_Short exercise:_
Everything from the line containing "const group = new THREE.Group();" through the line containing "return low, high" must be quoted exactly; everything else is left out.
# Start of Data shown
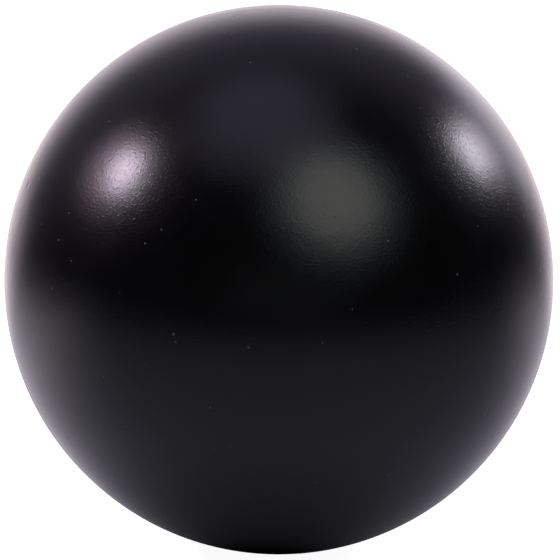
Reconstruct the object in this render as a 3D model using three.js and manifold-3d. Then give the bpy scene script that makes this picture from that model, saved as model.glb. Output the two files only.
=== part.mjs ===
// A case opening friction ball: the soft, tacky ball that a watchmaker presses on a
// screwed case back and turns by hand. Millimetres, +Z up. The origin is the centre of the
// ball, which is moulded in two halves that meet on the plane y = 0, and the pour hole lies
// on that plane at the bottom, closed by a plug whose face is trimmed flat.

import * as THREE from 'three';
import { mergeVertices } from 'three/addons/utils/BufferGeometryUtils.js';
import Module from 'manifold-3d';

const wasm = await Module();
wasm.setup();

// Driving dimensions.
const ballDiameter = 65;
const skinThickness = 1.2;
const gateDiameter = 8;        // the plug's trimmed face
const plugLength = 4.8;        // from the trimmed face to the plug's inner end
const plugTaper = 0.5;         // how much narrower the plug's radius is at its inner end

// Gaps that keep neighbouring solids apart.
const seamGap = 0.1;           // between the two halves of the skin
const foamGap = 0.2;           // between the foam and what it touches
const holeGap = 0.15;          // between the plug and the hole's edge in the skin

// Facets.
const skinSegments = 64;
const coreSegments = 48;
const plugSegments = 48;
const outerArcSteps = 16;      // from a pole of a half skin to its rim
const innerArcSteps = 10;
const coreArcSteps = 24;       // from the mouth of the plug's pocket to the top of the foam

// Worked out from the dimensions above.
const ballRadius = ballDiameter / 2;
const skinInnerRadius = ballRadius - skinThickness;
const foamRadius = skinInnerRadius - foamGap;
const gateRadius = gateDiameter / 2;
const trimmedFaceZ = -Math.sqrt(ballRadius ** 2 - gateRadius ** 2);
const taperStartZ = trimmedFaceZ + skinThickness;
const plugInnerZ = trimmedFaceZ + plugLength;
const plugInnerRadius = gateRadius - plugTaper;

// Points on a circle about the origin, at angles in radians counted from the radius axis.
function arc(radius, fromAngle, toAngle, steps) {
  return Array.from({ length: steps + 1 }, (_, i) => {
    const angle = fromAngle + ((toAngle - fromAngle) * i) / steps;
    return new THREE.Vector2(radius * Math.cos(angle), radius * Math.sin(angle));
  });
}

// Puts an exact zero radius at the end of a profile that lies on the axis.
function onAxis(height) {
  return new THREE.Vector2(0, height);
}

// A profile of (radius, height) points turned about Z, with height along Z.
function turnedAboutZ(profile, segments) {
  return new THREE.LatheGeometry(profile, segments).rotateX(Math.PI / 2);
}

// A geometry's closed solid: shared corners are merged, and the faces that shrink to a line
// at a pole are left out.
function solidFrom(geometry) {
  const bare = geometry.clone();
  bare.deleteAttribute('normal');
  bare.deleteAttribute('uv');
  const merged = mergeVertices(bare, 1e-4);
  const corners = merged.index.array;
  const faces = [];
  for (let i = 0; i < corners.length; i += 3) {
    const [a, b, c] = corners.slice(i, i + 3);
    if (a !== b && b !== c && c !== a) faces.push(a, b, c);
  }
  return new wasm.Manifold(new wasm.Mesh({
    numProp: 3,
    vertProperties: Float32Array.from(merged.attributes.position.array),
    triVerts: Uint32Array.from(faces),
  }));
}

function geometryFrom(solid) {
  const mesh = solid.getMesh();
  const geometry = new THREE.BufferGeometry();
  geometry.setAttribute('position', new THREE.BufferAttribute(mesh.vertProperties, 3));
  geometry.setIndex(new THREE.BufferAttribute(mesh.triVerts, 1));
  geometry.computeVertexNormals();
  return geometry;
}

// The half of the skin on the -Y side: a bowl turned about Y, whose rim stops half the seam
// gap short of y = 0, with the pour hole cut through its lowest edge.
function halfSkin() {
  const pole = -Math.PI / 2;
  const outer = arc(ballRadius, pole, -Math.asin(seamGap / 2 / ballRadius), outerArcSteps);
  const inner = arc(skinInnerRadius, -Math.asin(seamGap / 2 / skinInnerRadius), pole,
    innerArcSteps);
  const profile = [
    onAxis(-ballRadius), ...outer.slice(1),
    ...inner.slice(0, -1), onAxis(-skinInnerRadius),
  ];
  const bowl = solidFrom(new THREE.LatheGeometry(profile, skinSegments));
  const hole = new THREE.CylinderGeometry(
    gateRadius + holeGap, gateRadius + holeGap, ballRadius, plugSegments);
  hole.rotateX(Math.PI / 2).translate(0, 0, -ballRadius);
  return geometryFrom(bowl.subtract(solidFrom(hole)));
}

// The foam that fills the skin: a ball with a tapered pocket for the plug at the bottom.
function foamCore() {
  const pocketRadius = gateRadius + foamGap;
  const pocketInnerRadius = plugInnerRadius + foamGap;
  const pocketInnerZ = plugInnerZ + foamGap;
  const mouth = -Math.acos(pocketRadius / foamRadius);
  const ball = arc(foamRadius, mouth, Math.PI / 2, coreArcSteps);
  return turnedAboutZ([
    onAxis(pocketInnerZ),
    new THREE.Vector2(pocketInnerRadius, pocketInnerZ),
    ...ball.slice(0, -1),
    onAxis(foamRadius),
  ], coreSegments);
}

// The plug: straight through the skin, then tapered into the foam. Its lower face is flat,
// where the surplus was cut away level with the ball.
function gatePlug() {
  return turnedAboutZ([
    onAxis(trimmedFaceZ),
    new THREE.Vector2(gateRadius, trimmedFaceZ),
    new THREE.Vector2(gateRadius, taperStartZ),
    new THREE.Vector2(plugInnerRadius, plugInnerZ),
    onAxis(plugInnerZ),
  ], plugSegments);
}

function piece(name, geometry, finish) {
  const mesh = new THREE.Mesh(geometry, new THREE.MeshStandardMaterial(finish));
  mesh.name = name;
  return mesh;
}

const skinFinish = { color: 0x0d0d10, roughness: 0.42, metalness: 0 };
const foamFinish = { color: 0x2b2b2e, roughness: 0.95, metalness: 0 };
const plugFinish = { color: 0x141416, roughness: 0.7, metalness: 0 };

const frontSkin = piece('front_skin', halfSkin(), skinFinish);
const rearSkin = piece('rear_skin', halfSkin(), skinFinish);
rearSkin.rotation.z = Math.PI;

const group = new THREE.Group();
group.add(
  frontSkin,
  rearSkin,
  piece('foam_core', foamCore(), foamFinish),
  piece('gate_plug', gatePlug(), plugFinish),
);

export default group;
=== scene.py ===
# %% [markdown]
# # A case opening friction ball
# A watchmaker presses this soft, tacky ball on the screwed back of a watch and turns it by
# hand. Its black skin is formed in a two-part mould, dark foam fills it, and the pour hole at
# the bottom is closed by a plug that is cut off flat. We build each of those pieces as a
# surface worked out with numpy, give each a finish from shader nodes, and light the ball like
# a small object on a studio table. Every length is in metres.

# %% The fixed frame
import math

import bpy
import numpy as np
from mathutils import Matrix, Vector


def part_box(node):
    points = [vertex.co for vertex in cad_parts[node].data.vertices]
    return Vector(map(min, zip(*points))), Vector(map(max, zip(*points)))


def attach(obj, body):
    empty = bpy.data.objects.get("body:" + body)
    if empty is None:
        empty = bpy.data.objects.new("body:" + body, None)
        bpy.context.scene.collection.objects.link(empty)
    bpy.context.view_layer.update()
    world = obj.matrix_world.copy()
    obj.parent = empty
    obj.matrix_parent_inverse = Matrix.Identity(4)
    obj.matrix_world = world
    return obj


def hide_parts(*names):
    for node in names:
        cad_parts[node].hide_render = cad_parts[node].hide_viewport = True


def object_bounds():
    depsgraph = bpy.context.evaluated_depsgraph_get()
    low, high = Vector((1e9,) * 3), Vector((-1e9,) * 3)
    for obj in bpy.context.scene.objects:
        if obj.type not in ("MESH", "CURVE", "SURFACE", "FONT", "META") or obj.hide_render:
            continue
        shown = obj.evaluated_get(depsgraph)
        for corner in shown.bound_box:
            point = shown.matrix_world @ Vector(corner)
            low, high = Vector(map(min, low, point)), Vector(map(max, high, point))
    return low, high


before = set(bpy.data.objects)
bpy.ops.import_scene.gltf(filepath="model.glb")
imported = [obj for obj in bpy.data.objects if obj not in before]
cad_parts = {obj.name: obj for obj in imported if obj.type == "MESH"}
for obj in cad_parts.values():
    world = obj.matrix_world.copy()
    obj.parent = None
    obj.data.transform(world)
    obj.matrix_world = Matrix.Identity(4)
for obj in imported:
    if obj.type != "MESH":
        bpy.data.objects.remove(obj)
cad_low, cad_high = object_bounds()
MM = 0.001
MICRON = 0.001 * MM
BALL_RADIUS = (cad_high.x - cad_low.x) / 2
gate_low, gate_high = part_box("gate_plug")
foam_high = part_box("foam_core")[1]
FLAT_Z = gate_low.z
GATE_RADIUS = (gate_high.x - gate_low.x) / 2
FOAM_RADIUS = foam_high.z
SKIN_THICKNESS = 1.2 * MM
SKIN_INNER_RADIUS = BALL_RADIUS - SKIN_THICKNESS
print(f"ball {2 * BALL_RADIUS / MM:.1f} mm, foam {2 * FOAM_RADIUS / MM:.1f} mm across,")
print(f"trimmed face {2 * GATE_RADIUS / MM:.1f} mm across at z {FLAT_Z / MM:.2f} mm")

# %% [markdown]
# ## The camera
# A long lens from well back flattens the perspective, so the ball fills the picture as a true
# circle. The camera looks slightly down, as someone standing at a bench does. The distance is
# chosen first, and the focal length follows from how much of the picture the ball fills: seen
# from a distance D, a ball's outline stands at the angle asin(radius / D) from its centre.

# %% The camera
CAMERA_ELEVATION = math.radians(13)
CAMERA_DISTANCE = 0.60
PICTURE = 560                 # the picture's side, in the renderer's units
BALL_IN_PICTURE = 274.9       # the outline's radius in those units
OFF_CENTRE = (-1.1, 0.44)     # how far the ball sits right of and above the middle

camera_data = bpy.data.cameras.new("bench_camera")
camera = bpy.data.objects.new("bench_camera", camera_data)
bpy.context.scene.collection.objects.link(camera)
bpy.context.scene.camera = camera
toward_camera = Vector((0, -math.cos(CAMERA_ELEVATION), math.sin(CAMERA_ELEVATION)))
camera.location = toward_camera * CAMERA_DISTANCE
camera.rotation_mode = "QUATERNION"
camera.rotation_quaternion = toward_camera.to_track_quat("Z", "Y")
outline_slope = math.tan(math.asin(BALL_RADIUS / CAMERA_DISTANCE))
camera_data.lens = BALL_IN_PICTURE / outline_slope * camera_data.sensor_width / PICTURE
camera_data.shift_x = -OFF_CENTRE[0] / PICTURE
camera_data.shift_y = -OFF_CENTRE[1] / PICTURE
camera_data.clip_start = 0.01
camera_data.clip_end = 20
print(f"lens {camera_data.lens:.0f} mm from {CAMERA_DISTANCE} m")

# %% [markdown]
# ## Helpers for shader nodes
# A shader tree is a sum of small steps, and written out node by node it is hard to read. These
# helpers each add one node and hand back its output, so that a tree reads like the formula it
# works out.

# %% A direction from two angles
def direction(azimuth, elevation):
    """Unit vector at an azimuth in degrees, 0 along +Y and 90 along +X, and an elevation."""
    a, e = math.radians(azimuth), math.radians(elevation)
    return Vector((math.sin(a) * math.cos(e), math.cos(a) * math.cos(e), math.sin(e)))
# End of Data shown
_Response below:_
const group = new THREE.Group();
group.add(
  frontSkin,
  rearSkin,
  piece('foam_core', foamCore(), foamFinish),
  piece('gate_plug', gatePlug(), plugFinish),
);

export default group;
=== scene.py ===
# %% [markdown]
# # A case opening friction ball
# A watchmaker presses this soft, tacky ball on the screwed back of a watch and turns it by
# hand. Its black skin is formed in a two-part mould, dark foam fills it, and the pour hole at
# the bottom is closed by a plug that is cut off flat. We build each of those pieces as a
# surface worked out with numpy, give each a finish from shader nodes, and light the ball like
# a small object on a studio table. Every length is in metres.

# %% The fixed frame
import math

import bpy
import numpy as np
from mathutils import Matrix, Vector


def part_box(node):
    points = [vertex.co for vertex in cad_parts[node].data.vertices]
    return Vector(map(min, zip(*points))), Vector(map(max, zip(*points)))


def attach(obj, body):
    empty = bpy.data.objects.get("body:" + body)
    if empty is None:
        empty = bpy.data.objects.new("body:" + body, None)
        bpy.context.scene.collection.objects.link(empty)
    bpy.context.view_layer.update()
    world = obj.matrix_world.copy()
    obj.parent = empty
    obj.matrix_parent_inverse = Matrix.Identity(4)
    obj.matrix_world = world
    return obj


def hide_parts(*names):
    for node in names:
        cad_parts[node].hide_render = cad_parts[node].hide_viewport = True


def object_bounds():
    depsgraph = bpy.context.evaluated_depsgraph_get()
    low, high = Vector((1e9,) * 3), Vector((-1e9,) * 3)
    for obj in bpy.context.scene.objects:
        if obj.type not in ("MESH", "CURVE", "SURFACE", "FONT", "META") or obj.hide_render:
            continue
        shown = obj.evaluated_get(depsgraph)
        for corner in shown.bound_box:
            point = shown.matrix_world @ Vector(corner)
            low, high = Vector(map(min, low, point)), Vector(map(max, high, point))
    return low, high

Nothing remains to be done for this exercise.